You lower your expectations.

Until one day you’re parenting a child and emotionally managing a grown man.


“He’s a good dad” often just means:

  • He plays with them

  • He financially supports

  • He loves them

It does not automatically mean:

  • He carries responsibility

  • He sacrifices comfort

  • He anticipates needs

  • He shares the load

Love without responsibility still leaves you drowning.

So when women ask this question — even jokingly — it’s not really a joke.

“Who can actually say their baby daddy helps?”

What they’re really asking is:

Who feels supported?
Who isn’t carrying this alone?
Who doesn’t feel invisible inside their own family?

And for a lot of women… the answer is silence.

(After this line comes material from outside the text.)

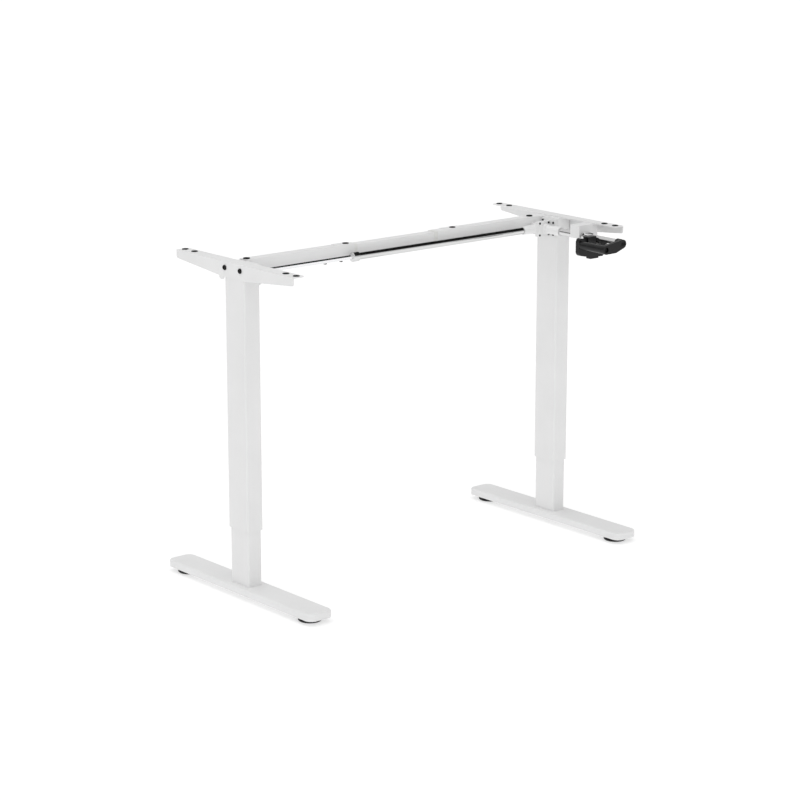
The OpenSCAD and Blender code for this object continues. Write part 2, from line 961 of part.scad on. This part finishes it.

If This Made You Defensive

Good.

That means it touched something real.

Because women aren’t angry for no reason.
They’re angry because they’re carrying too much for too long without relief.

And no amount of “communication” fixes a dynamic where one person holds the responsibility and the other holds the option.

This isn’t about hating men.
It’s not about blaming.
It’s not about saying they’re bad fathers.

It’s about saying the truth out loud, finally.

That motherhood shows you imbalance you can’t unsee.
And once you see it, you can’t keep pretending it doesn’t hurt.


So again. Slowly...

Who can actually say their baby daddy helps?

And who is quietly realising that what they’re exhausted by isn’t motherhood —
it’s doing it alone, while partnered.